Cet album marque également la naissance d'une maison d'édition de bandes dessinées à La Réunion, Des bulles dans l'océan, fondée par Jean Luc Schneider, également propriétaire de trois librairies à La Réunion (Des Bulles dans l'océan et Le Repaire de la Murène) et créateur du festival de BD de Saint Denis de La Réunion, Cyclone BD. Ce projet de maison d'édition n'est pas nouveau pour Jean Luc Schneider qui s'était déjà occupé il y a un peu plus d'un an de la sortie de Asterix la kaz razade par Caraïbédition, version en créole réunionnais de Astérix chez Rahazade.
L'Afrique de papa, qui avait fait l'objet d'une première édition dans le magazine XXI, sera suivi par d'autres projets. En septembre, Des Bulles dans l'océan publiera Quartier western de Tehem, auteur réunionnais de Zap collège, Malika secouss et Tiburce. Œuvre de plus de 120 pages, Tehem y raconte son enfance dans La Réunion des années 70. Au même moment, sortira chez le même éditeur un ouvrage pour les enfants sur le sexe intitulé Zizi, Zézette que Tehem illustre, sur un texte de Luc Chevallier. Enfin, en décembre, l'éditeur sortira un carnet de voyage sur La Réunion : Zoreil dedan d'Emmanuel Proust.

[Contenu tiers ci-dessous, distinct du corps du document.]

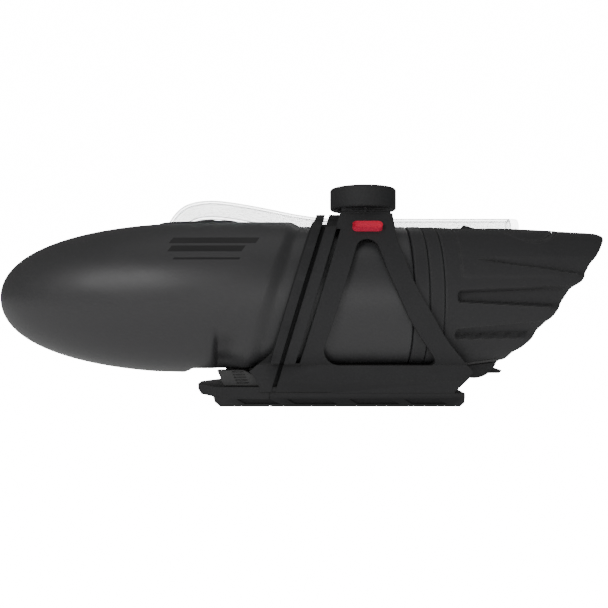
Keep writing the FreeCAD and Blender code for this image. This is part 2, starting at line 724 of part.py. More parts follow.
os.makedirs("parts", exist_ok=True)
for node, shape in all_parts().items():
    print("%-22s %9.0f mm3, %d solid, valid %s" % (node, shape.Volume, len(shape.Solids), shape.isValid()))
    shape.exportStep("parts/" + node + ".step")
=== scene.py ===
# %% [markdown]
# A handlebar hydration bottle in its cage. The engineering model gives every part its place, its size and
# its motion. This lesson gives the parts their looks: smooth moulded skins, soft edges, and finishes that
# behave like the real plastics and rubbers. First the frame is loaded, because every new piece is measured
# from it, and all but the straw ride on one of its bodies.

# %% Load the frame
import math
import bpy
import numpy as np
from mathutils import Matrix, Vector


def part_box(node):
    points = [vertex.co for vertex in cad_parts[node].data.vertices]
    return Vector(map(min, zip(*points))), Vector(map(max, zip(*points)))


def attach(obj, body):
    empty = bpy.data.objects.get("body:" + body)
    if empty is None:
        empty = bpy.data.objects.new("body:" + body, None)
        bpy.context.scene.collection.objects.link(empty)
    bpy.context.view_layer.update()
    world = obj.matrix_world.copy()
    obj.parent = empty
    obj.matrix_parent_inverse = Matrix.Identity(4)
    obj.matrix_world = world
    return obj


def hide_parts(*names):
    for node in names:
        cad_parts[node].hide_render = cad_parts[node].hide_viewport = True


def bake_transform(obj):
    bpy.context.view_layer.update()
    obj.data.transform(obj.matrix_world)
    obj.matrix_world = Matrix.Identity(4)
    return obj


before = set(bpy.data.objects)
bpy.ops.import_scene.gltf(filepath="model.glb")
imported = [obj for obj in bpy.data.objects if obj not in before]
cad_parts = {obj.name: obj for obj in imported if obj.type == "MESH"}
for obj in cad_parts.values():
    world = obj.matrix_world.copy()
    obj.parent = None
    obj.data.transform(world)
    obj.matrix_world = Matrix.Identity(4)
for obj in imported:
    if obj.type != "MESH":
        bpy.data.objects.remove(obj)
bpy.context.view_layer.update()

# %% [markdown]
# The few sizes that the skins share are read from the frame, so that a new engineering model carries them
# along. The rear barrel and the rings share one radius and one axis; the straw lies just inside their top.

# %% Shared sizes, in metres
MM = 0.001
ring_low, ring_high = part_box("collar_ring")
shell_low, shell_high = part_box("bottle_shell")
tip_low, tip_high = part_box("straw_tip")
SLEEVE_R = (ring_high[1] - ring_low[1]) / 2
AXIS_Z = ring_low[2] + SLEEVE_R
BOTTLE_R = (shell_high[1] - shell_low[1]) / 2
NOSE_X = shell_low[0]
STRAW_R = (tip_high[1] - tip_low[1]) / 2
STRAW_Z = (tip_high[2] + tip_low[2]) / 2
print("axis height %.1f mm, barrel radius %.1f mm" % (AXIS_Z / MM, BOTTLE_R / MM))

# %% [markdown]
# Three small helpers do the modelling work. An operator acts on everything that is selected, so each step
# starts by deselecting. `rolled` adds a grid primitive and rolls it up: a function of two numbers, the turn
# around and the run along, says where each corner goes. That suits bottles, rings and boots, which are
# tubes whose section changes along them.

# %% Modelling helpers
def deselect():
    for thing in list(bpy.context.selected_objects):
        thing.select_set(False)
    bpy.context.view_layer.objects.active = None


def edit(piece, *steps):
    """Runs (operator, settings) steps on all of a piece in edit mode."""
    deselect()
    piece.select_set(True)
    bpy.context.view_layer.objects.active = piece
    bpy.ops.object.mode_set(mode="EDIT")
    for operator, settings in steps:
        bpy.ops.mesh.select_all(action="SELECT")
        operator(**settings)
    bpy.ops.object.mode_set(mode="OBJECT")


def corners_of(piece):
    flat = np.empty(len(piece.data.vertices) * 3)
    piece.data.vertices.foreach_get("co", flat)
    return flat.reshape(-1, 3)


def move_corners(piece, points):
    piece.data.vertices.foreach_set("co", np.asarray(points, dtype=float).ravel())
    piece.data.update()


def rolled(name, around, along, place):
    deselect()
    bpy.ops.mesh.primitive_grid_add(x_subdivisions=around, y_subdivisions=along, size=1)
    piece = bpy.context.object
    piece.name = name
    flat = corners_of(piece) + 0.5
    move_corners(piece, place(flat[:, 0], flat[:, 1]))
    edit(piece, (bpy.ops.mesh.remove_doubles, {"threshold": 2e-6}),
         (bpy.ops.mesh.normals_make_consistent, {"inside": False}))
    bpy.ops.object.shade_smooth()
    print("%s: %d faces" % (name, len(piece.data.polygons)))
    return piece


def apply_modifier(piece, kind, **settings):
    deselect()
    piece.select_set(True)
    bpy.context.view_layer.objects.active = piece
    modifier = piece.modifiers.new("step", kind)
    for setting, value in settings.items():
        setattr(modifier, setting, value)
    bpy.ops.object.modifier_apply(modifier=modifier.name)


def smooth_step(value, low, high):
    t = np.clip((value - low) / (high - low), 0, 1)
    return t * t * (3 - 2 * t)


# %% [markdown]
# Moulded parts have no sharp edges: the tool's corners are rounded, and so are the part's. The engineering
# solids have sharp ones. For a small part, a copy of the solid is rebuilt on a fine voxel grid and then
# relaxed, which rounds every edge by about a voxel, as a mould does. A bevel would need clean edge loops,
# which a triangulated solid doesn't have.

# %% Rounded copies of small moulded parts
def moulded_copy(node, voxel, relax):
    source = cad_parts[node]
    piece = source.copy()
    piece.data = source.data.copy()
    piece.parent = None
    piece.name = node + "_moulded"
    bpy.context.collection.objects.link(piece)
    edit(piece, (bpy.ops.mesh.remove_doubles, {"threshold": 2e-6}))
    bpy.ops.mesh.customdata_custom_splitnormals_clear()
    piece.data.use_remesh_preserve_attributes = False
    piece.data.remesh_voxel_size = voxel
    bpy.ops.object.voxel_remesh()
    edit(piece, (bpy.ops.mesh.vertices_smooth, {"factor": 0.5, "repeat": relax}))
    bpy.ops.object.shade_smooth()
    print("%s: %d faces" % (piece.name, len(piece.data.polygons)))
    return piece


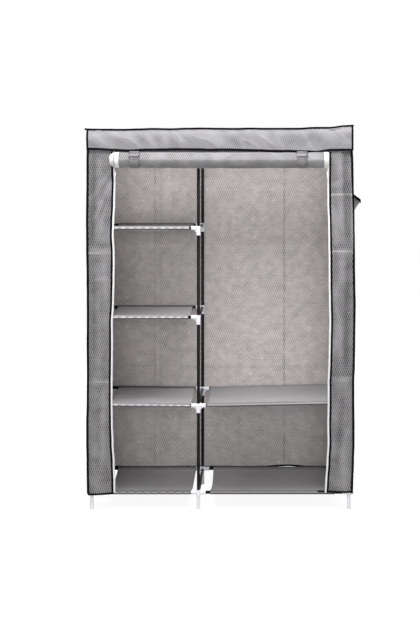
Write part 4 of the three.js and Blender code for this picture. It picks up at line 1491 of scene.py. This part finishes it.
def show_background(tree, output, lit, shown):
    """Feeds the output with lit, and with shown for camera, glossy and transmission rays."""
    rays = tree.nodes.new("ShaderNodeLightPath")
    seen = rays.outputs["Is Camera Ray"]
    for ray in ("Is Glossy Ray", "Is Transmission Ray"):
        either = tree.nodes.new("ShaderNodeMath")
        either.operation = "MAXIMUM"
        tree.links.new(seen, either.inputs[0])
        tree.links.new(rays.outputs[ray], either.inputs[1])
        seen = either.outputs[0]
    mix = tree.nodes.new("ShaderNodeMixShader")
    for socket, source in zip(mix.inputs, (seen, lit.outputs[0], shown.outputs[0])):
        tree.links.new(source, socket)
    tree.links.new(mix.outputs[0], tree.nodes.new("ShaderNodeOutput" + output).inputs["Surface"])


FLOOR_HALF = 9.0
# The floor's colour under the object, and the thin one that is seen under its glow
FLOOR_LIT = (0.65, 0.65, 0.65)
FLOOR_THIN = (0.24, 0.24, 0.245)
# How far from the object the floor's glow grows, and its strength before and after
FLOOR_FADE = (0.7, 1.5, 0.9, 1.02)
AMBIENT = 0.05


def build_stage():
    size = FLOOR_HALF
    corners = [(-size, -size, 0), (size, -size, 0), (size, size, 0), (-size, size, 0)]
    material = bpy.data.materials.new("white_floor")
    add_object("floor", new_mesh("floor", corners, [(0, 1, 2, 3)]), material)
    tree = emptied_tree(material)
    away = tree.nodes.new("ShaderNodeVectorMath")
    away.operation = "LENGTH"
    tree.links.new(tree.nodes.new("ShaderNodeTexCoord").outputs["Object"], away.inputs[0])
    fade = tree.nodes.new("ShaderNodeMapRange")
    fade.interpolation_type = "SMOOTHSTEP"
    for socket, value in zip(fade.inputs[1:], FLOOR_FADE):
        socket.default_value = value
    tree.links.new(away.outputs["Value"], fade.inputs["Value"])
    glow = tree.nodes.new("ShaderNodeEmission")
    tree.links.new(fade.outputs[0], glow.inputs["Strength"])
    both = tree.nodes.new("ShaderNodeAddShader")
    thin = coloured(tree, "BsdfDiffuse", FLOOR_THIN)
    for socket, source in zip(both.inputs, (thin, glow)):
        tree.links.new(source.outputs[0], socket)
    show_background(tree, "Material", coloured(tree, "BsdfDiffuse", FLOOR_LIT), both)


def build_world():
    world = bpy.data.worlds.new("studio")
    bpy.context.scene.world = world
    tree = emptied_tree(world)
    lit = coloured(tree, "Background", (0.97, 0.98, 1.0), AMBIENT)
    show_background(tree, "World", lit, coloured(tree, "Background", (1, 1, 1)))


def area_light(name, place_at, aim, width, height, power):
    light = bpy.data.lights.new(name, "AREA")
    light.shape = "RECTANGLE"
    light.size = width
    light.size_y = height
    light.energy = power
    lamp = bpy.data.objects.new(name, light)
    bpy.context.scene.collection.objects.link(lamp)
    lamp.location = place_at
    from_to = np.array(aim, float) - np.array(place_at, float)
    lamp.rotation_mode = "QUATERNION"
    lamp.rotation_quaternion = mathutils.Vector(from_to).to_track_quat("-Z", "Y")


def build_lights():
    area_light("softbox_front", (0, -5.6, 1.3), (0, 0, 0.9), 3.0, 2.0, 129)
    area_light("softbox_above", (0, -1.9, 3.2), (0, -0.1, 1.1), 3.0, 1.0, 70)
    area_light("softbox_overhead", (0, -1.1, 3.5), (0, -0.1, 1.1), 3.0, 1.0, 71)
    for side in SIDES:
        area_light(f"softbox_rear_{side}", (outward[side] * 3.4, 4.2, 1.7), (0, 0.2, 0.9), 2.0, 2.0, 75)
    # Daylight that the thin top panel lets through
    area_light("light_through_top", (0, 0.03, 1.625), (0, 0.03, 0), 1.05, 0.34, 2.0)


CAMERA_PLACE = (0.121, -5.005, 1.413)
CAMERA_LENS = 62.72
CAMERA_SENSOR = 36
CAMERA_SHIFT = (-0.0667, -0.20071)


def build_camera():
    data = bpy.data.cameras.new("camera")
    data.lens = CAMERA_LENS
    data.sensor_width = CAMERA_SENSOR
    data.shift_x, data.shift_y = CAMERA_SHIFT
    camera = bpy.data.objects.new("camera", data)
    bpy.context.scene.collection.objects.link(camera)
    camera.location = CAMERA_PLACE
    camera.rotation_euler = (math.radians(90), 0, 0)
    bpy.context.scene.camera = camera


for build in (build_camera, build_world, build_lights, build_stage, build_tubes, build_connectors,
              build_cover, build_pocket, build_roll, build_zippers, build_shelves):
    build()

bpy.context.scene.view_settings.view_transform = "Standard"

Une belle entrée en matière pour Des Bulles dans l'océan auxquelles on peut souhaiter bonne chance. Sa réussite serait la démonstration éclatante de la bonne santé de la bande dessinée à La Réunion. Elle confirmerait également qu'il est possible d'exister loin de la Métropole et d'avoir une politique éditoriale de qualité sans pour autant tomber dans des tirages confidentiels, un régionalisme de façade ou un intellectualisme inatteignable.
Encore faut-il pour cela avoir des auteurs du talent d'Hippolyte ou Tehem dans son catalogue…
1. Conversation avec un margouillat (T.1), A la recherche du sexe volé (T.2).
2. Pour information, Pandar de Cadillac est inspiré de Jean Denis Pendanx, dessinateur de la série Abdallahi sur le voyage de René Caillé à Tombouctou (ed. Futuropolis).